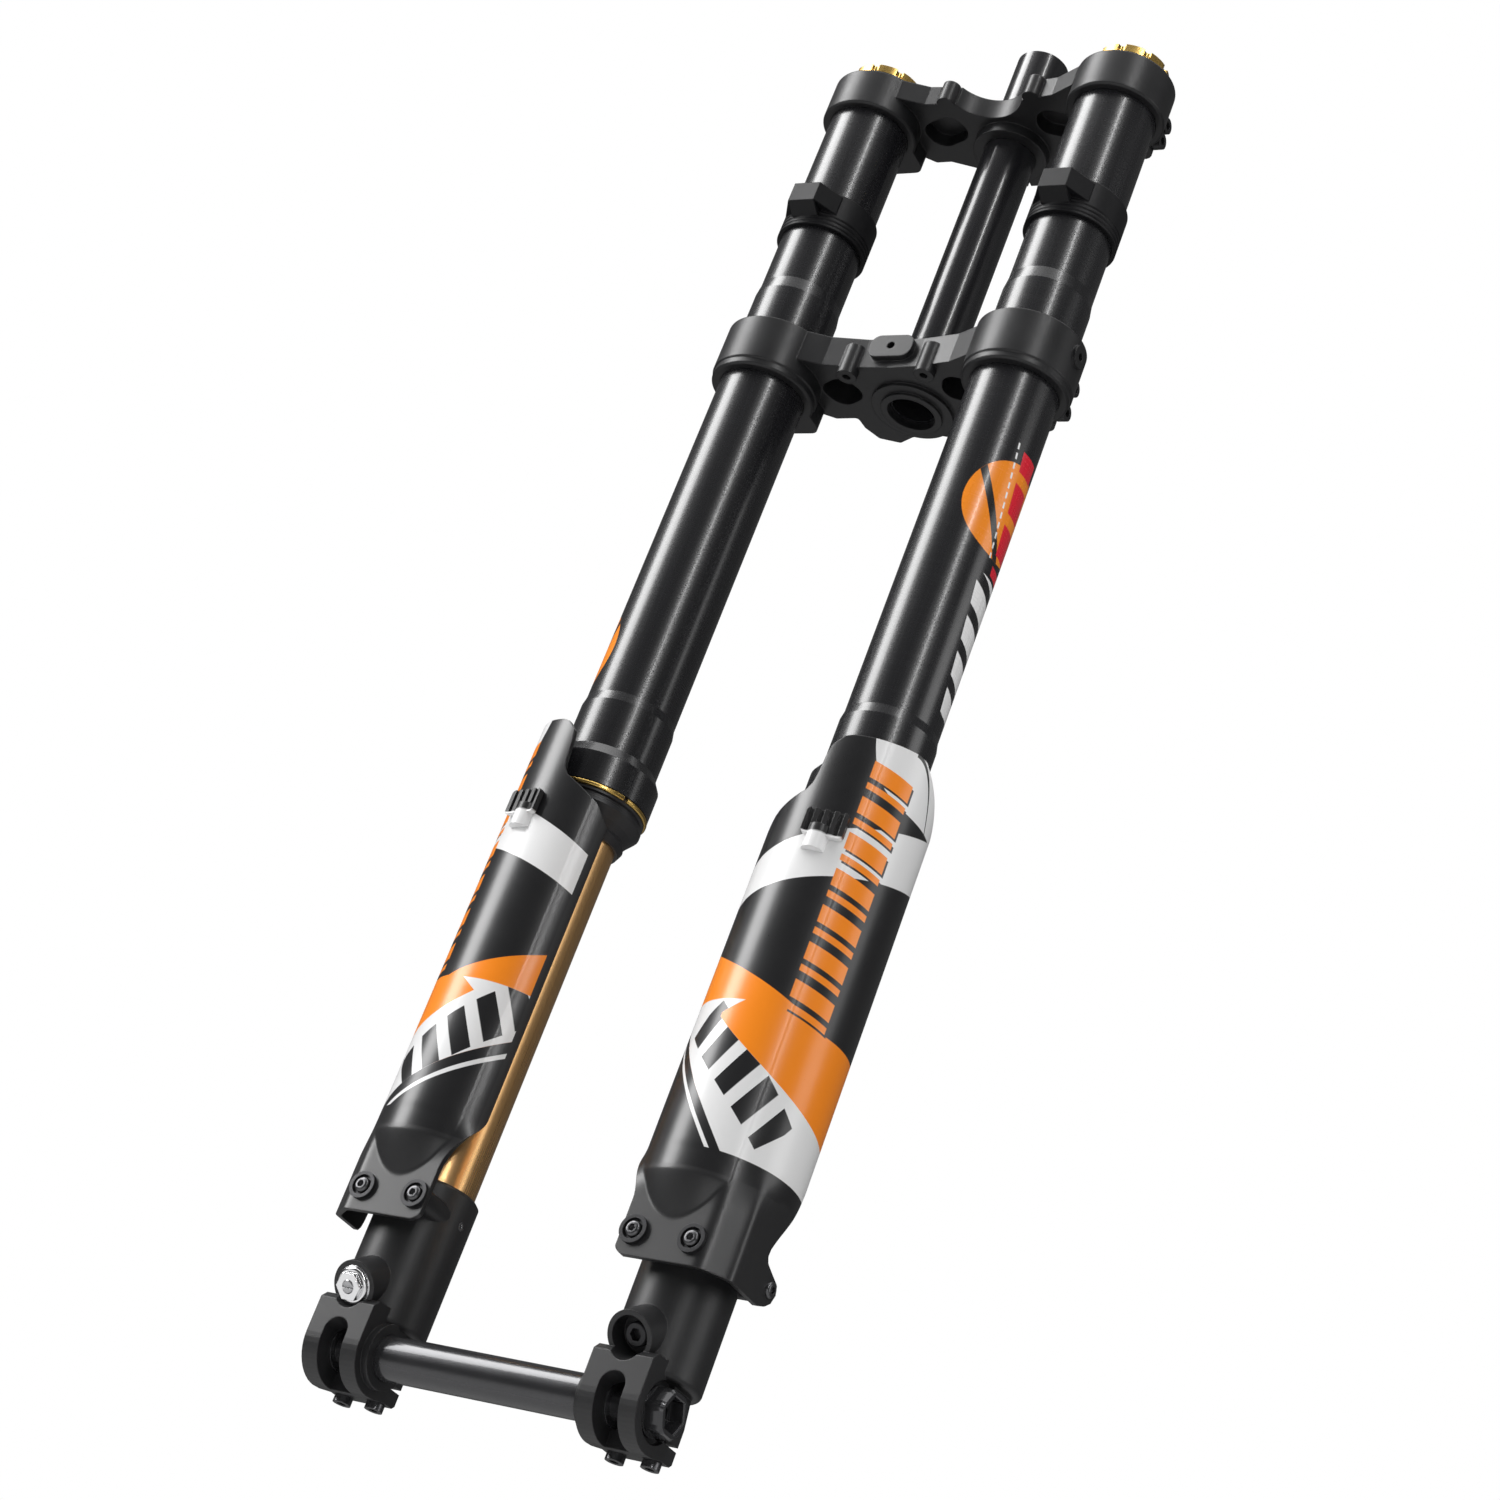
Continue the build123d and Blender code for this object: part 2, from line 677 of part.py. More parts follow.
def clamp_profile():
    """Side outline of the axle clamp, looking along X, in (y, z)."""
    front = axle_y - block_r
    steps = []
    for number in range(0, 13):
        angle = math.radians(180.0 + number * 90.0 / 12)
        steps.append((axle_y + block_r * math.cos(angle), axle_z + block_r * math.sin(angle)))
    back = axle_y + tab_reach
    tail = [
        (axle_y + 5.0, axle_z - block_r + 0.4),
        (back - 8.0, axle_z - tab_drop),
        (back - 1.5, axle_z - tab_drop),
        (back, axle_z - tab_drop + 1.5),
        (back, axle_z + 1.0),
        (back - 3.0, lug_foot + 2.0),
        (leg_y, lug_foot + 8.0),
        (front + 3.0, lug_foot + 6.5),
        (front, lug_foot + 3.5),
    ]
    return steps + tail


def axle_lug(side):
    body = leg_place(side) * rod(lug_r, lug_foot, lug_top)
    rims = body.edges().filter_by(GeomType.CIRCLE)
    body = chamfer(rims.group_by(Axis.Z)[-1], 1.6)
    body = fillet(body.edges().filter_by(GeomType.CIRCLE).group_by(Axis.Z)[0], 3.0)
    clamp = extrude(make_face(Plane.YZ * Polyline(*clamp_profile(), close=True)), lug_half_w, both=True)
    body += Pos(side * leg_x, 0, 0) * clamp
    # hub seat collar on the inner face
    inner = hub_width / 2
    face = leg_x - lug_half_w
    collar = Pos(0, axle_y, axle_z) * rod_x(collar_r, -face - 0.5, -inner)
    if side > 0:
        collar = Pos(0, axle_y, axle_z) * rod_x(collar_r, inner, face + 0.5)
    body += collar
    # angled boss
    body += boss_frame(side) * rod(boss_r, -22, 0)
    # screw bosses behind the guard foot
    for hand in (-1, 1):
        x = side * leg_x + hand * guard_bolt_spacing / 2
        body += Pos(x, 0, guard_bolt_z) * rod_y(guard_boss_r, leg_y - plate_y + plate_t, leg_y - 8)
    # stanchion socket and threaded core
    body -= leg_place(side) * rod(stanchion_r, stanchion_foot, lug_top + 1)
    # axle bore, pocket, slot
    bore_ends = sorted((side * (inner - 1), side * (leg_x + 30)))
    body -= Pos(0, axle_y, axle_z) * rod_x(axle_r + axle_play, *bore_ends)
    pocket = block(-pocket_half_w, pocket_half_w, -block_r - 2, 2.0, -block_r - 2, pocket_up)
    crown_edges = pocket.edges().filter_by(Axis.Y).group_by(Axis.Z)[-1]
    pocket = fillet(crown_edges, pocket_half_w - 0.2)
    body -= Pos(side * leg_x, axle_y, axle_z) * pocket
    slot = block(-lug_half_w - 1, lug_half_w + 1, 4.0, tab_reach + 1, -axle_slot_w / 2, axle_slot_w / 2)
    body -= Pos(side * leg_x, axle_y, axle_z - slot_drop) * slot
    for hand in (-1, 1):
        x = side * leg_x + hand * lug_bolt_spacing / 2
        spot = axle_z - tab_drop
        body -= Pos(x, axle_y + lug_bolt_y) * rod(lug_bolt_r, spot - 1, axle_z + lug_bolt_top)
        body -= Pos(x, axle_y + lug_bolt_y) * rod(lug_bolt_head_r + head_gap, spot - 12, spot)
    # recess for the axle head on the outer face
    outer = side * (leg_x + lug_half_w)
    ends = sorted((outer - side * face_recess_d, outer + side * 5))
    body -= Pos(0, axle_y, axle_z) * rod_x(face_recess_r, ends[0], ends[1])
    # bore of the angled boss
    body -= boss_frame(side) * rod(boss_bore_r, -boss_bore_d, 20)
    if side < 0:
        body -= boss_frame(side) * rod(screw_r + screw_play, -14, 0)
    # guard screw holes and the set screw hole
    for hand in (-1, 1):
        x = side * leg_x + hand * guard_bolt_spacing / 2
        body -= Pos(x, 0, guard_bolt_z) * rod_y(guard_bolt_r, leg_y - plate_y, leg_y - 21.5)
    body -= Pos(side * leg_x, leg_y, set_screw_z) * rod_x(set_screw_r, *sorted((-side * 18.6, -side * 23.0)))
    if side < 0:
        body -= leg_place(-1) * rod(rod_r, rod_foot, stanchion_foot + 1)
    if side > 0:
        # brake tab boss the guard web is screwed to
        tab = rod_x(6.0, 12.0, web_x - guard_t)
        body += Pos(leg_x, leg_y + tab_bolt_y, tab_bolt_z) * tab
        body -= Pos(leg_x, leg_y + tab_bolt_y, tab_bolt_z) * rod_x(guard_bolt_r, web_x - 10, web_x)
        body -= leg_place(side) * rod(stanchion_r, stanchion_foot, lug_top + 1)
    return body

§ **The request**
Your task is to repeat the data exactly; please include every line.

§ **Result of this task**
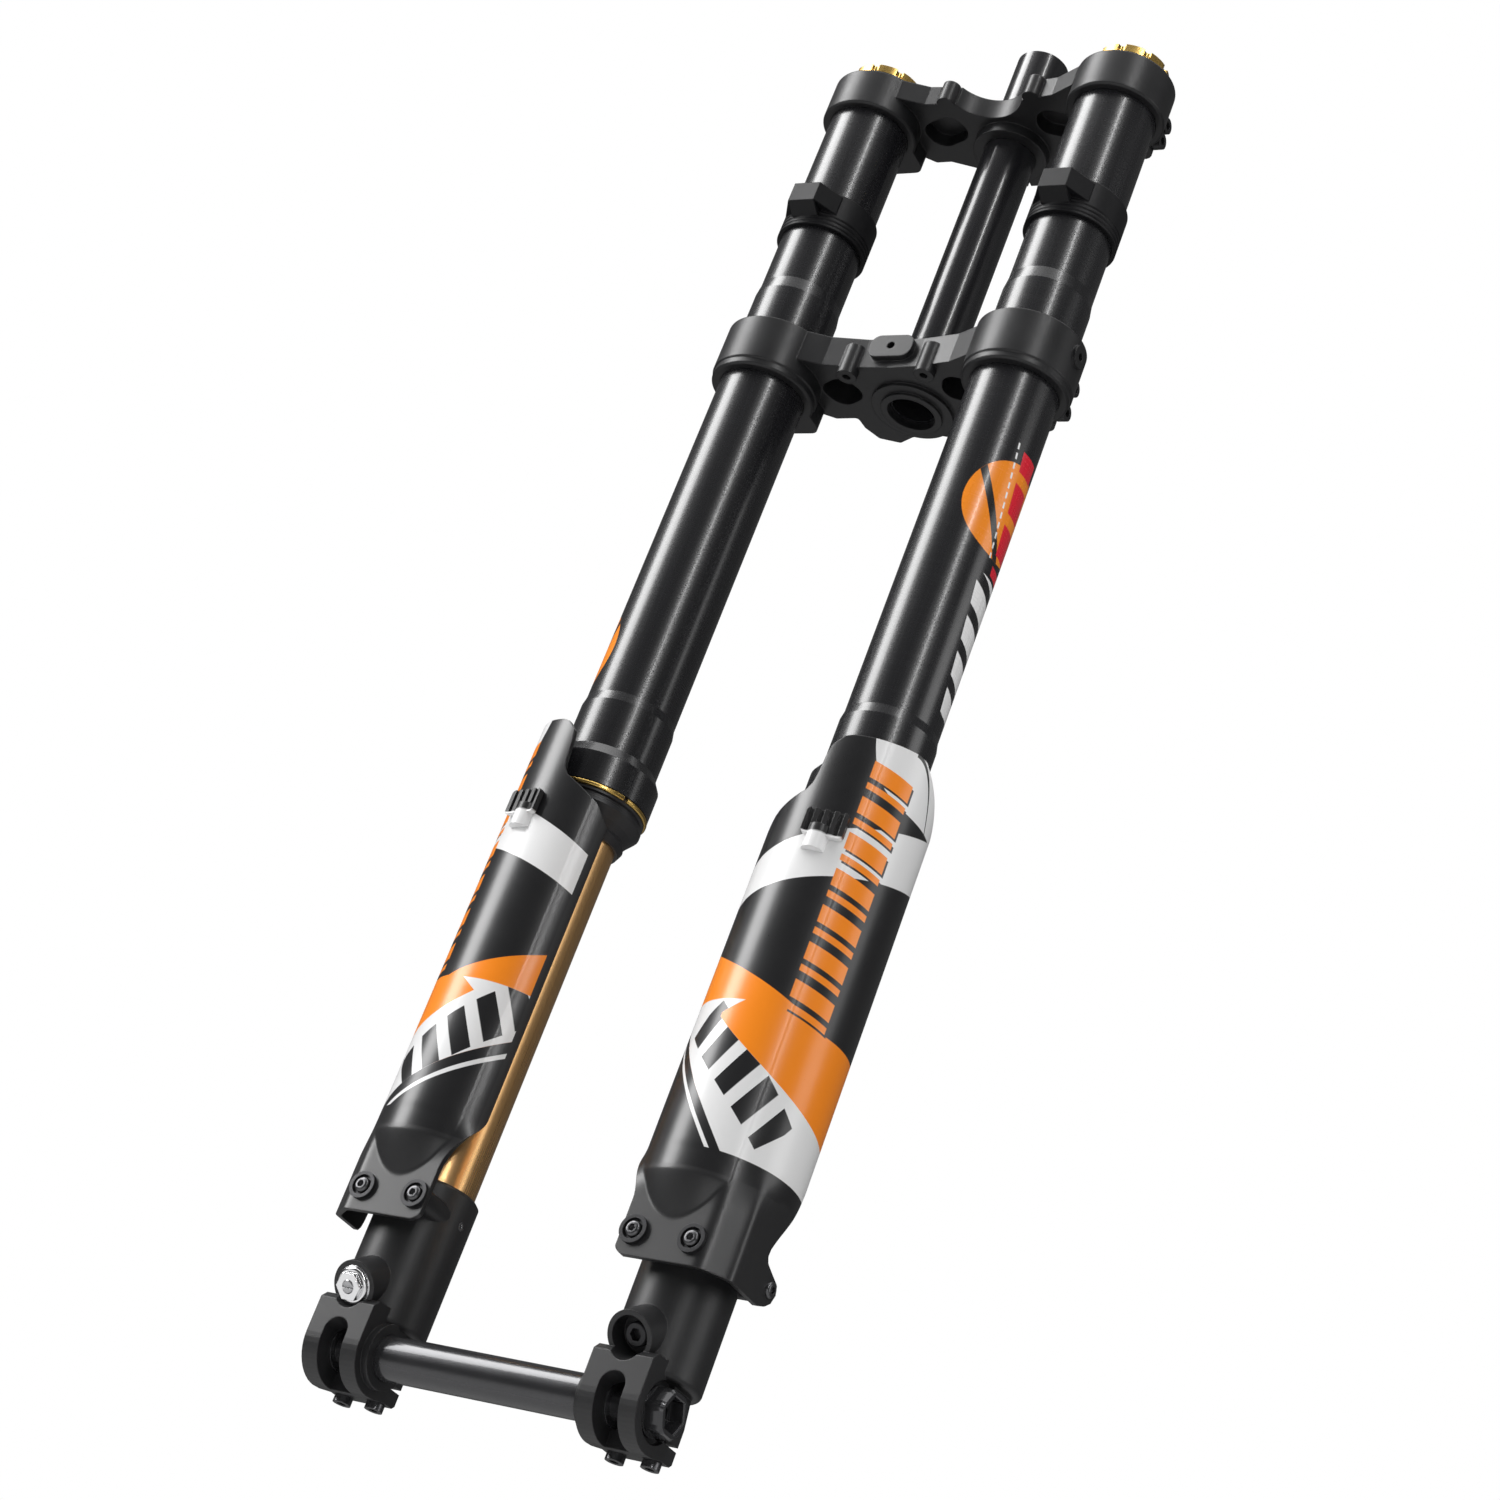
Continue the build123d and Blender code for this object: part 2, from line 677 of part.py. More parts follow.
def clamp_profile():
    """Side outline of the axle clamp, looking along X, in (y, z)."""
    front = axle_y - block_r
    steps = []
    for number in range(0, 13):
        angle = math.radians(180.0 + number * 90.0 / 12)
        steps.append((axle_y + block_r * math.cos(angle), axle_z + block_r * math.sin(angle)))
    back = axle_y + tab_reach
    tail = [
        (axle_y + 5.0, axle_z - block_r + 0.4),
        (back - 8.0, axle_z - tab_drop),
        (back - 1.5, axle_z - tab_drop),
        (back, axle_z - tab_drop + 1.5),
        (back, axle_z + 1.0),
        (back - 3.0, lug_foot + 2.0),
        (leg_y, lug_foot + 8.0),
        (front + 3.0, lug_foot + 6.5),
        (front, lug_foot + 3.5),
    ]
    return steps + tail


def axle_lug(side):
    body = leg_place(side) * rod(lug_r, lug_foot, lug_top)
    rims = body.edges().filter_by(GeomType.CIRCLE)
    body = chamfer(rims.group_by(Axis.Z)[-1], 1.6)
    body = fillet(body.edges().filter_by(GeomType.CIRCLE).group_by(Axis.Z)[0], 3.0)
    clamp = extrude(make_face(Plane.YZ * Polyline(*clamp_profile(), close=True)), lug_half_w, both=True)
    body += Pos(side * leg_x, 0, 0) * clamp
    # hub seat collar on the inner face
    inner = hub_width / 2
    face = leg_x - lug_half_w
    collar = Pos(0, axle_y, axle_z) * rod_x(collar_r, -face - 0.5, -inner)
    if side > 0:
        collar = Pos(0, axle_y, axle_z) * rod_x(collar_r, inner, face + 0.5)
    body += collar
    # angled boss
    body += boss_frame(side) * rod(boss_r, -22, 0)
    # screw bosses behind the guard foot
    for hand in (-1, 1):
        x = side * leg_x + hand * guard_bolt_spacing / 2
        body += Pos(x, 0, guard_bolt_z) * rod_y(guard_boss_r, leg_y - plate_y + plate_t, leg_y - 8)
    # stanchion socket and threaded core
    body -= leg_place(side) * rod(stanchion_r, stanchion_foot, lug_top + 1)
    # axle bore, pocket, slot
    bore_ends = sorted((side * (inner - 1), side * (leg_x + 30)))
    body -= Pos(0, axle_y, axle_z) * rod_x(axle_r + axle_play, *bore_ends)
    pocket = block(-pocket_half_w, pocket_half_w, -block_r - 2, 2.0, -block_r - 2, pocket_up)
    crown_edges = pocket.edges().filter_by(Axis.Y).group_by(Axis.Z)[-1]
    pocket = fillet(crown_edges, pocket_half_w - 0.2)
    body -= Pos(side * leg_x, axle_y, axle_z) * pocket
    slot = block(-lug_half_w - 1, lug_half_w + 1, 4.0, tab_reach + 1, -axle_slot_w / 2, axle_slot_w / 2)
    body -= Pos(side * leg_x, axle_y, axle_z - slot_drop) * slot
    for hand in (-1, 1):
        x = side * leg_x + hand * lug_bolt_spacing / 2
        spot = axle_z - tab_drop
        body -= Pos(x, axle_y + lug_bolt_y) * rod(lug_bolt_r, spot - 1, axle_z + lug_bolt_top)
        body -= Pos(x, axle_y + lug_bolt_y) * rod(lug_bolt_head_r + head_gap, spot - 12, spot)
    # recess for the axle head on the outer face
    outer = side * (leg_x + lug_half_w)
    ends = sorted((outer - side * face_recess_d, outer + side * 5))
    body -= Pos(0, axle_y, axle_z) * rod_x(face_recess_r, ends[0], ends[1])
    # bore of the angled boss
    body -= boss_frame(side) * rod(boss_bore_r, -boss_bore_d, 20)
    if side < 0:
        body -= boss_frame(side) * rod(screw_r + screw_play, -14, 0)
    # guard screw holes and the set screw hole
    for hand in (-1, 1):
        x = side * leg_x + hand * guard_bolt_spacing / 2
        body -= Pos(x, 0, guard_bolt_z) * rod_y(guard_bolt_r, leg_y - plate_y, leg_y - 21.5)
    body -= Pos(side * leg_x, leg_y, set_screw_z) * rod_x(set_screw_r, *sorted((-side * 18.6, -side * 23.0)))
    if side < 0:
        body -= leg_place(-1) * rod(rod_r, rod_foot, stanchion_foot + 1)
    if side > 0:
        # brake tab boss the guard web is screwed to
        tab = rod_x(6.0, 12.0, web_x - guard_t)
        body += Pos(leg_x, leg_y + tab_bolt_y, tab_bolt_z) * tab
        body -= Pos(leg_x, leg_y + tab_bolt_y, tab_bolt_z) * rod_x(guard_bolt_r, web_x - 10, web_x)
        body -= leg_place(side) * rod(stanchion_r, stanchion_foot, lug_top + 1)
    return body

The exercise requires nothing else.